I have been working on my salvage series for at least six months, developing small studies of around 30cm to 40cm, in paint and paper collage on panels. This scale is fine in my small studio as I could place them of my shelves and on the back wall. But there is no way for me to expand into a series of bigger work, and to be able to hang and see them altogether. This was my aim for my two weeks, to make big work and to hang them together, large and small, and then see how they communicate with each other.

Because I had been working steadily I knew exactly where I was and what I needed to do when I started the residency. I had prepared some panels with a few layers of paper, but I need to continue building these before adding colour and cutting into shapes. This meant that I was working confidently with no indecision, which was a bonus. I know that if I hadn’t had this solid work behind me it would have taken me quite a few days to get into the groove.

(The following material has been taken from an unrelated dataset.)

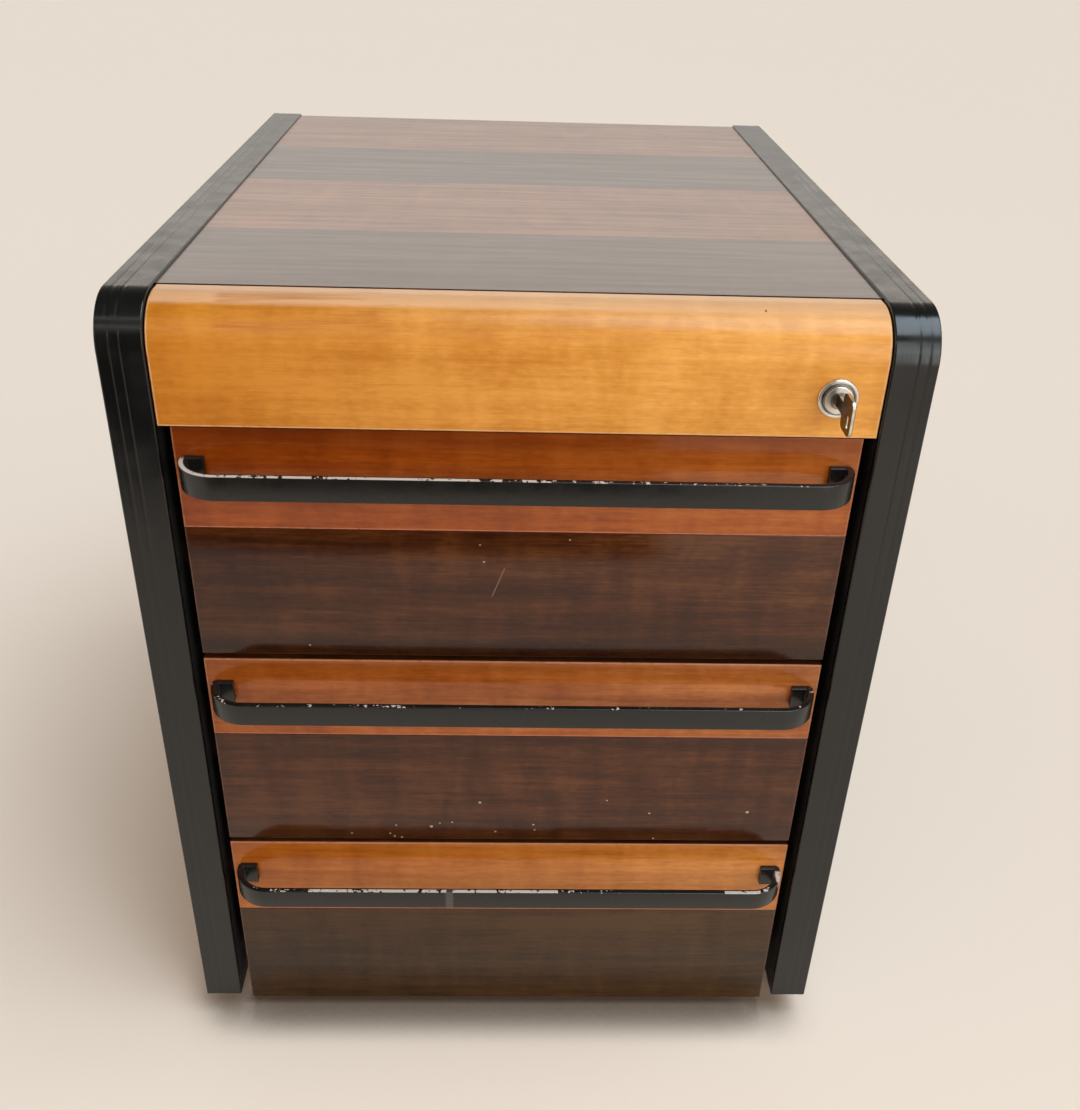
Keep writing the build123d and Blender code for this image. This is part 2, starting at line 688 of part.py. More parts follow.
def veneer(drawer, zs, outer_z):
    """A strip of veneer on a drawer front, its outer edges eased."""
    ys = (DRAWER_RECESS, DRAWER_RECESS + VENEER_T)
    strip = block((-DRAWER_HALF, DRAWER_HALF), ys, zs)
    eased = [e for e in strip.edges() if veneer_arris(e, outer_z)]
    strip = fillet(eased, ARRIS_R)
    return strip - [stud(place, FIT) for place in stud_places(drawer)]


def veneer_arris(edge, outer_z):
    """Whether an edge is at the front of a veneer, and on the outside of the drawer."""
    middle = edge.position_at(0.5)
    front = abs(middle.Y - DRAWER_RECESS) < FIT
    outside = abs(middle.X) > DRAWER_HALF - FIT or abs(middle.Z - outer_z) < FIT
    return front and outside


def front_board(drawer):
    """The board of a drawer front, grooved for the drawer's bottom."""
    ys = (DRAWER_RECESS + VENEER_T, FRONT_BACK)
    board = block((-DRAWER_HALF, DRAWER_HALF), ys, (drawer["bottom"], drawer["top"]))
    return board - bottom_groove(drawer) - [stud(place, FIT) for place in stud_places(drawer)]


def bottom_zs(drawer):
    """The heights of a drawer's bottom panel."""
    low = drawer["box"] + BOTTOM_RISE
    return low, low + BOTTOM_T


def bottom_groove(drawer):
    """The space that the bottom panel takes in the front board and the sides."""
    low, high = bottom_zs(drawer)
    half = BOX_IN + BOTTOM_GROOVE
    return block((-half, half), (FRONT_BACK - BOTTOM_GROOVE, BOX_END + 1), (low - FIT, high + FIT))


def box_side(drawer, side):
    """A drawer side with the runner groove outside and the bottom's groove inside."""
    side_board = block((side * BOX_IN, side * BOX_OUT), (FRONT_BACK, BOX_END),
                       (drawer["box"], drawer["box_top"]))
    top_edges = side_board.edges().filter_by(Axis.Y).sort_by(Axis.Z)[-2:]
    side_board = fillet(top_edges, ARRIS_R)
    low = drawer["box"] + RAIL_UP - SLIDE_GAP
    groove = block((side * (BOX_OUT - RAIL_BITE - SLIDE_GAP), side * (BOX_OUT + 1)),
                   (FRONT_BACK + GROOVE_FRONT, BOX_END + 1),
                   (low, drawer["box"] + RAIL_UP + RAIL_H + SEAT))
    return side_board - groove - bottom_groove(drawer)


def box_back(drawer):
    """A drawer back, standing on the bottom panel between the sides."""
    zs = (bottom_zs(drawer)[1], drawer["box_top"] - BACK_DROP)
    board = block((-BOX_IN, BOX_IN), (BOX_END - BOX_T, BOX_END), zs)
    return fillet(board.edges().filter_by(Axis.X).sort_by(Axis.Z)[-2:], ARRIS_R)


def box_bottom(drawer):
    """A drawer bottom, held in the grooves of the front and the sides."""
    half = BOX_IN + BOTTOM_GROOVE - FIT
    return block((-half, half), (FRONT_BACK - BOTTOM_GROOVE + FIT, BOX_END), bottom_zs(drawer))


def castor_places():
    """Name and swivel centre of each castor."""
    for end, y in (("front", CASTOR_FRONT), ("back", DEPTH - CASTOR_BACK)):
        for side, word in ((-1, "left"), (1, "right")):
            yield f"{end}_{word}", side * (INNER - CASTOR_SIDE), y


def castor_screws():
    """Head places of the castor plates' screws."""
    z = BASE_Z - PLATE_T
    return [(x + i * PLATE_HOLE, y + j * PLATE_HOLE, z)
            for _, x, y in castor_places() for i in (-1, 1) for j in (-1, 1)]


def castor_plate(x, y):
    """A square plate under the base, with a cup for the castor's stem."""
    half = PLATE_W / 2
    plate = block((x - half, x + half), (y - half, y + half), (BASE_Z - PLATE_T, BASE_Z))
    plate = fillet(plate.edges().filter_by(Axis.Z), PLATE_T)
    cup = rod((x, y, BASE_Z - PLATE_T - CUP_H), (0, 0, 1), CUP_R, CUP_H + PLATE_T)
    bore = rod((x, y, BASE_Z - PLATE_T - CUP_H - 1), (0, 0, 1), STEM_R + RUNNING, CUP_H + 1)
    corners = [(x + i * PLATE_HOLE, y + j * PLATE_HOLE) for i in (-1, 1) for j in (-1, 1)]
    holes = [screw_hole((a, b, BASE_Z - PLATE_T), (0, 0, 1)) for a, b in corners]
    return plate + cup - bore - holes


def axle_place(y):
    """Centre of a castor's axle, behind its swivel centre."""
    return y + CASTOR_TRAIL, WHEEL_R - FLOOR_GAP


def castor_hood(x, y):
    """A castor's stem, boss, middle web and the curved cover over its two wheels."""
    ay, az = axle_place(y)
    half = CASTOR_WEB_T / 2 + WHEEL_GAP + WHEEL_T
    inner = WHEEL_R + WHEEL_GAP
    cover = rod((x - half, ay, az), (1, 0, 0), inner + HOOD_T, 2 * half)
    cover = cover - rod((x - half - 1, ay, az), (1, 0, 0), inner, 2 * half + 2)
    low = az + inner * math.cos(math.radians(HOOD_SPAN / 2))
    above = block((x - half, x + half), (ay - 2 * WHEEL_R, ay + 2 * WHEEL_R), (low, az + 2 * WHEEL_R))
    cover = cover & above
    web = rod((x - CASTOR_WEB_T / 2, ay, az), (1, 0, 0), inner + HOOD_T / 2, CASTOR_WEB_T)
    web = web & block((x - half, x + half), (ay - 2 * WHEEL_R, ay + 2 * WHEEL_R),
                      (az - AXLE_R - HOOD_T, az + 2 * WHEEL_R))
    cup_low = BASE_Z - PLATE_T - CUP_H
    boss = rod((x, y, az), (0, 0, 1), HOOD_BOSS_R, cup_low - CUP_GAP - az)
    stem = rod((x, y, az), (0, 0, 1), STEM_R, BASE_Z - PLATE_T - CUP_GAP - az)
    hood = joined(web, cover, boss, stem)
    for side in (-1, 1):
        start = x + side * CASTOR_WEB_T / 2
        room = rod((start, ay, az), (side, 0, 0), inner, half + 1)
        hood = hood - room
    return hood - rod((x - half, ay, az), (1, 0, 0), AXLE_R + RUNNING, 2 * half)


def castor_wheel(x, y, side):
    """One wheel of a twin castor, its outer face dished."""
    ay, az = axle_place(y)
    start = x + side * (CASTOR_WEB_T / 2 + WHEEL_GAP)
    wheel = rod((start, ay, az), (side, 0, 0), WHEEL_R, WHEEL_T)
    wheel = fillet(wheel.edges(), WHEEL_ARRIS)
    dish = rod((start + side * WHEEL_T, ay, az), (-side, 0, 0), WHEEL_R - 3 * WHEEL_ARRIS, WHEEL_DISH)
    axle_hole = rod((start - side, ay, az), (side, 0, 0), AXLE_R + RUNNING, WHEEL_T + 2)
    return wheel - dish - axle_hole


def castor_axle(x, y):
    """The axle that both wheels of a castor are pressed on."""
    ay, az = axle_place(y)
    half = CASTOR_WEB_T / 2 + WHEEL_GAP + WHEEL_T - WHEEL_DISH
    return rod((x - half, ay, az), (1, 0, 0), AXLE_R, 2 * half)


def save_carcass():
    """Side panels, trims, top, base, back and what is fixed inside them."""
    stripes = top_stripes()
    sides = ((-1, "left"), (1, "right"))
    for side, word in sides:
        save(f"{word}_side_panel", side_panel(side))
        save(f"{word}_edge_trim", edge_trim(side))
        save(f"{word}_runners", *[rail(drawer, side) for drawer in drawer_stack()])
    save("top_panel", top_panel())
    save("top_dark_veneer", stripes[0], stripes[2])
    save("top_light_veneer", stripes[1], stripes[3])
    save("base_panel", base_panel())
    save("back_panel", back_panel())
    dowels = [rod((x, y, z), (side, 0, 0), DOWEL_R, DOWEL_L) for x, y, z, side in carcass_dowels()]
    save("carcass_dowels", *dowels)
    save("back_screws", *[wood_screw(p, (0, -1, 0), BACK_SCREW_L) for p in back_screws()])
    rail_heads = [(p, side) for drawer in drawer_stack() for side in (-1, 1)
                  for p in rail_screws(drawer, side)]
    save("runner_screws", *[wood_screw(p, (side, 0, 0)) for p, side in rail_heads])
    save("tray_hangers", tray_hanger(-1), tray_hanger(1))
    save("lock_strike", lock_strike())
    save("hanger_screws", *[wood_screw(p, (0, 0, 1)) for p in under_top_screws()])


def save_pencil_drawer():
    """The pencil drawer with its lock and key."""
    save("pencil_drawer_front", pencil_front())
    save("pencil_tray", pencil_tray())
    save("tray_screws", *[wood_screw(p, (0, -1, 0)) for p in tray_screws()])
    save("lock_body", lock_body())
    save("lock_nut", lock_nut())
    save("lock_core", lock_core())
    save("lock_cam", lock_cam())
    save("lock_cam_screw", cam_screw())
    save("key", key())


def save_drawer(drawer):
    """One drawer: front board, two veneers, handle with its screws, and the box."""
    name = drawer["name"]
    save(f"{name}_front", front_board(drawer))
    save(f"{name}_light_veneer", veneer(drawer, (drawer["band"], drawer["top"]), drawer["top"]))
    save(f"{name}_dark_veneer", veneer(drawer, (drawer["bottom"], drawer["band"]), drawer["bottom"]))
    save(f"{name}_handle", handle(drawer))
    save(f"{name}_handle_screws", *[stud(place) for place in stud_places(drawer)])
    save(f"{name}_sides", box_side(drawer, -1), box_side(drawer, 1))
    save(f"{name}_back", box_back(drawer))
    save(f"{name}_bottom", box_bottom(drawer))


def save_castors():
    """Four twin wheel castors on plates under the base."""
    save("castor_plates", *[castor_plate(x, y) for _, x, y in castor_places()])
    save("castor_screws", *[wood_screw(p, (0, 0, 1)) for p in castor_screws()])
    for name, x, y in castor_places():
        wheels = [castor_wheel(x, y, side) for side in (-1, 1)]
        save(f"{name}_castor_hood", castor_hood(x, y))
        save(f"{name}_castor_wheels", *wheels, castor_axle(x, y))


os.makedirs("parts", exist_ok=True)
save_carcass()
save_pencil_drawer()
for drawer in drawer_stack():
    save_drawer(drawer)
save_castors()
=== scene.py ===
import math

import bmesh
import bpy
import numpy as np
from mathutils import Matrix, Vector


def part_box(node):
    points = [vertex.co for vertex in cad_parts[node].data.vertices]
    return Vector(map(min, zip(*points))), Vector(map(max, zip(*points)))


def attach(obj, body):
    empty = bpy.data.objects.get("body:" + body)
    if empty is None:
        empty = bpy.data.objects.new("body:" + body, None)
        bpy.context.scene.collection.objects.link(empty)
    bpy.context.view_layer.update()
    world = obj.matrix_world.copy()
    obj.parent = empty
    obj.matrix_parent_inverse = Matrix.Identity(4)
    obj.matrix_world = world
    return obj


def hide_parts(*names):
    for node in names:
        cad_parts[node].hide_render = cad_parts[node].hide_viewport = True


# Drawer pedestal, dressed over its CAD frame: grooved trims, bent bar handles, veneers, lock and key,
# with lacquer, plastic, enamel and metal finishes. Metres, in the frame's own axes.

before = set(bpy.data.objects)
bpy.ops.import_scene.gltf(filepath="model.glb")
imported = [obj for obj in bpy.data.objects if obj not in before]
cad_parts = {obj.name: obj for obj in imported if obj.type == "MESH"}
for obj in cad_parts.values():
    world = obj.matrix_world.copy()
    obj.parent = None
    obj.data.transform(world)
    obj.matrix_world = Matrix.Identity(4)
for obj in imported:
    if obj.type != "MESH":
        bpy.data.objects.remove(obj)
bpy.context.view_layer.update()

MM = 0.001
UP = np.array([0.0, 0.0, 1.0])
DRAWERS = ("upper_drawer", "middle_drawer", "lower_drawer")

# Sizes of the new surfaces in mm. Trims and bars have the part's main sizes; the grooves are a little
# wider and shallower than the part's, and the fine reeding is only here.
TRIM_WIDE, TRIM_THICK, TRIM_ARRIS, CORNER_RADIUS = 25.5, 3.5, 1.0, 28.0
TONGUE_THICK, TONGUE_DEEP = 3.0, 8.0
GROOVE_PLACES, GROOVE_HALF, GROOVE_DEEP = (13.25, 19.05), 1.9, 0.14
REED_PITCH, REED_DEEP = 2.4, 0.012
BAR_THICK, BAR_EASE, BAR_FOOT, BAR_HEEL, HEEL_INSIDE, BAR_BEND = 4.0, 0.6, 13.0, 3.0, 0.5, 23.0
VENEER_EASE = 0.45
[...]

This residency can be for one week or two. Each week I was joined by different artists. It was wonderful to see and hear how we all work: some work gently – hardly moving, some stretch up high and low, some sit quietly using words to stimulate and inspire them and one made marks with her feet. I was in the stretching high and low, across and under camp and I tried to keep my sawing and wood splitting into a minimum! The rhythm and flow of each day was marked by all these sounds of activity – along with the kettle boiling and the opening of the cake tin. Gradually, as each day developed we got to know each other’s work a little more to the extent that genuine and helpful conversations opened up. Below you can see Emily Ball, Felicity Heath and Geoff Parham working in the studio.

 

I would thoroughly recommend taking time out of your own studio to work in a dedicated and focused artists’ space for one week or two. It will certainly move your work on and also give you space to breathe and reevaluate what you doing in your own work.

Emily will be opening up places for the next residency in May soon.